The Compliance Program Response
OK, so the Blanche Memo signals a retreat from FCPA enforcement. What does that mean for corporate compliance officers at large enterprises and the compliance programs you run?
As I’ve said before, perhaps not much. Even if the threat of FCPA enforcement is reduced (and clearly it is), that doesn’t mean your company can now embrace corruption with abandon and send you into the layoff line.
First, the statute of limitations for the FCPA is long, and extends well beyond the end of the Trump Administration in 2029. Violations some rogue employee commits today could well cost you a fortune sometime in the 2030s.

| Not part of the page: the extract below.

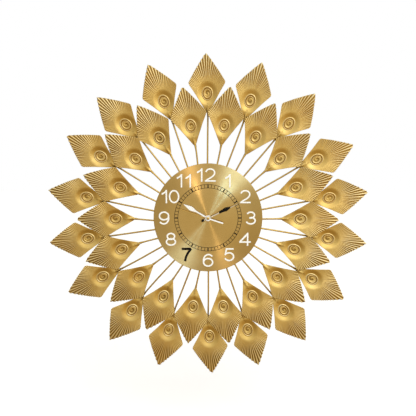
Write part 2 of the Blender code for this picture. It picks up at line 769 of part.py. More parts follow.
def add_case_rear(places):
    """The lid over the train, with a recess for the knob and posts and bosses for the arbors."""
    outline = rounded_rectangle(-CASE_HALF, CASE_HALF, LID_BOTTOM, CASE_HALF, CASE_CORNER)
    case = add_solid("movement_case_rear", layered([(0.0, LID_THICKNESS, outline)]), "black_plastic")
    inside = LID_THICKNESS - SINK
    axis = (0.0, 0.0)
    for high, radius, place, count in (
        (RECESS_WALL_END, RECESS_RADIUS + CASE_WALL, places["knob"], 32),
        (SECOND_BOSS_END, BOSS_RADIUS, axis, 12),
        (THIRD_BOSS_END, BOSS_RADIUS, places["third"], 12),
        (INTERMEDIATE_POST_END, POST_RADIUS, places["intermediate"], 12),
        (ROTOR_POST_END, POST_RADIUS, places["rotor"], 12),
    ):
        combine(case, layered([(inside, high, circle(radius, count, place))]), "UNION")
    through = RECESS_WALL_END + CUT_MARGIN
    for low, high, radius, place, count in (
        (-CUT_MARGIN, RECESS_FLOOR, RECESS_RADIUS, places["knob"], 32),
        (0.0, through, KNOB_SHAFT_RADIUS + KNOB_SHAFT_CLEARANCE, places["knob"], 12),
        (BOSS_HOLE_START, through, BOSS_BORE, axis, 12),
        (BOSS_HOLE_START, through, BOSS_BORE, places["third"], 12),
    ):
        combine(case, layered([(low, high, circle(radius, count, place))]), "DIFFERENCE")


def add_motor(places):
    x, z = places["rotor"]
    left = [(x + a, z + b) for a, b in STATOR_OUTLINE]
    right = [(2 * x - a, b) for a, b in reversed(left)]
    stator = stacked(STATOR_STEPS, (left + right,), [circle(STATOR_BORE, 20, (x, z))])
    add_solid("stator", stator, "steel")

    half = COIL_HALF_LENGTH
    winding_end = half - COIL_FLANGE
    profile = (
        (0.0, -half),
        (COIL_FLANGE_RADIUS, -half),
        (COIL_FLANGE_RADIUS, -winding_end),
        (COIL_RADIUS, -winding_end),
        (COIL_RADIUS, winding_end),
        (COIL_FLANGE_RADIUS, winding_end),
        (COIL_FLANGE_RADIUS, half),
        (0.0, half),
    )
    winding = turned(profile, 16, closed=False)
    lay_along_x(winding, x, z + COIL_RISE, COIL_FRONT)
    coil = add_solid("coil", winding, "copper")
    low = z + COIL_RISE - CORE_HALF_WIDTH
    high = z + COIL_RISE + CORE_HALF_WIDTH
    core = rectangle(x - CORE_HALF_LENGTH, x + CORE_HALF_LENGTH, low, high)
    combine(coil, stacked(CORE_STEPS, (core,)), "UNION")


def add_circuit_board():
    """The board with its chip and its quartz crystal."""
    board = add_solid("circuit_board", stacked(BOARD_STEPS, (rectangle(*BOARD_BOX),)), "circuit_green")
    combine(board, stacked(CHIP_STEPS, (rectangle(*CHIP_BOX),)), "UNION")
    combine(board, stacked(CRYSTAL_STEPS, (rectangle(*CRYSTAL_BOX),)), "UNION")


def lay_along_x(bm, x, z, front):
    """Turn a shape from the front axis to -X, and move it to its place."""
    bmesh.ops.transform(bm, matrix=Matrix.Rotation(math.radians(-90.0), 4, "Z"), verts=bm.verts)
    bmesh.ops.translate(bm, vec=facing_front(x, z, front), verts=bm.verts)


def add_battery():
    """One AA cell with its plus end at -X."""
    length = BATTERY_LENGTH
    profile = (
        (0.0, 0.0),
        (6.4, 0.0),
        (BATTERY_RADIUS, 0.6),
        (BATTERY_RADIUS, length - 1.6),
        (6.6, length - 1.0),
        (2.7, length - 1.0),
        (2.7, length - 0.2),
        (2.3, length),
        (0.0, length),
    )
    cell = turned(profile, 20, closed=False)
    lay_along_x(cell, BATTERY_LEFT + length, BATTERY_Z, BATTERY_FRONT)
    add_solid("battery", cell, "cell_wrap")


def add_contacts():
    half = CONTACT_THICKNESS / 2
    low = BATTERY_Z - CONTACT_HALF_HEIGHT
    high = BATTERY_Z + CONTACT_HALF_HEIGHT
    outline = rounded_rectangle(CONTACT_BACK, CONTACT_FACE, low, high, CONTACT_CORNER, 2)
    plus = layered([(-CONTACT_X - half, -CONTACT_X + half, outline)], place=facing_side)
    add_solid("battery_contact_plus", plus, "steel")
    plate = layered([(CONTACT_X - half, CONTACT_X + half, outline)], place=facing_side)
    spring = add_solid("battery_contact_spring", plate, "steel")
    steps = 12 * SPRING_TURNS
    points = []
    for i in range(steps + 1):
        share = i / steps
        angle = 2 * math.pi * SPRING_TURNS * share
        radius = SPRING_RADIUS - SPRING_TAPER * share
        x = CONTACT_X - half - SPRING_LENGTH * share
        z = BATTERY_Z + radius * math.sin(angle)
        points.append(facing_front(x, z, BATTERY_FRONT + radius * math.cos(angle)))
    combine(spring, swept_tube(points, SPRING_WIRE_RADIUS * MM, 6), "UNION")


def main():
    clear_scene()
    leaf = leaf_mesh()
    add_leaves("outer", leaf, OUTER_BASE_RADIUS, 0.0, OUTER_LEAN)
    add_leaves("inner", leaf, INNER_BASE_RADIUS, 360.0 / RAY_COUNT, INNER_LEAN)
    add_spoke_frame()
    add_dial()
    add_fasteners()
    add_hands()
    places = wheel_places()
    add_going_train(places)
    add_motion_work(places)
    add_setting_knob(places)
    add_case_front(places)
    add_case_rear(places)
    add_motor(places)
    add_circuit_board()
    add_battery()
    add_contacts()


main()
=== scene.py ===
"""Sunburst wall clock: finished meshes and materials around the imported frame, with camera and light.

Lengths of the clock are in millimetres, and MM turns them into metres. "Front" is a distance out from
the wall, so y = -front. Clock angles are in degrees, clockwise from twelve.
"""
import json
import math

import bmesh
import bpy
import numpy as np
from mathutils import Matrix, Vector


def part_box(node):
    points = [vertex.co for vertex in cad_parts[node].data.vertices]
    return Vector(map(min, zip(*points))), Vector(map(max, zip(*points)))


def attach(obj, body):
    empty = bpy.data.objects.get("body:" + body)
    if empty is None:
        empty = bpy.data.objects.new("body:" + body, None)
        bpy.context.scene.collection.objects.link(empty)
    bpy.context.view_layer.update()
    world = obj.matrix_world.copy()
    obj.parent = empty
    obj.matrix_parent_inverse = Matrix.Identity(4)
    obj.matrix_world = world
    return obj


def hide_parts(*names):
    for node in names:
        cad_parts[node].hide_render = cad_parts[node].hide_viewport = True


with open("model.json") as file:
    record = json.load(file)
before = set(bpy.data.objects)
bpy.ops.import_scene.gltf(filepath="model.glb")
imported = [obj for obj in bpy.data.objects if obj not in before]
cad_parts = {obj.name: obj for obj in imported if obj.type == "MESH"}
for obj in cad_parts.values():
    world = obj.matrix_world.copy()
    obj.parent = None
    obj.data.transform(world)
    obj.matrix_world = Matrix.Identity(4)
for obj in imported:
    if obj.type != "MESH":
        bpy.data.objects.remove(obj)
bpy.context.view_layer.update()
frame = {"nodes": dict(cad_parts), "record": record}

MM = 0.001

# An edge is sharp where its faces turn by more than this, in degrees
SHARP_EDGE = 35.0
WIDE_SHARP_EDGE = 40.0

# Movement: the share of the cell that its band covers, the bare length at its ends, and the nodes whose
# edges are rounded, with the width of the rounding
CELL_BAND = 0.28
CELL_BARE_END = 1.2
WELD_DISTANCE = 0.01
SOFTENED_NODES = {
    "movement_case_front": 0.3,
    "movement_case_rear": 0.3,
    "setting_knob": 0.15,
    "mounting_nut": 0.2,
    "mounting_washer": 0.1,
    "battery_contact_plus": 0.08,
    "circuit_board": 0.08,
    "stator": 0.08,
}

# Camera and picture: distances in metres, angles in degrees, the lens in millimetres
CAMERA_DISTANCE = 1.0056
CAMERA_ELEVATION = 7.0
CAMERA_PITCH = 0.942
CAMERA_LENS = 45.64
FLOOR_BELOW = 0.42
FLOOR_RADIUS = 7.0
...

Second, no sane executive wants corruption coursing through his or her enterprise anyway. If your internal controls are weak enough to allow unchecked bribery, they’re probably also weak enough to allow embezzlement, sanctions violations, or lord knows what else. Whether the issue is a business risk (like embezzlement) or some other regulatory enforcement headache (like sanctions or corruption violations enforced by some other country), a competent and serious management team will still want an effective compliance program to combat those threats.
Both of those things were true before Trump 2.0 arrived. They are still true now, and will continue to be true after Trump 2.0 is gone.
Will the Blanche Memo change how your company interacts with the Justice Department, especially in conjunction with the other new enforcement priorities announced by Galeotti at the Criminal Division not long ago? Yes, absolutely — but that’s “outbound” FCPA compliance, after you already identify a violation that needs attention, and more a matter for outside counsel and the legal team. That’s different from the “internal” compliance behaviors you want from employees and third parties, which depend on an effective compliance program.
More to come in future posts, but let’s keep our eye on the ball that matters.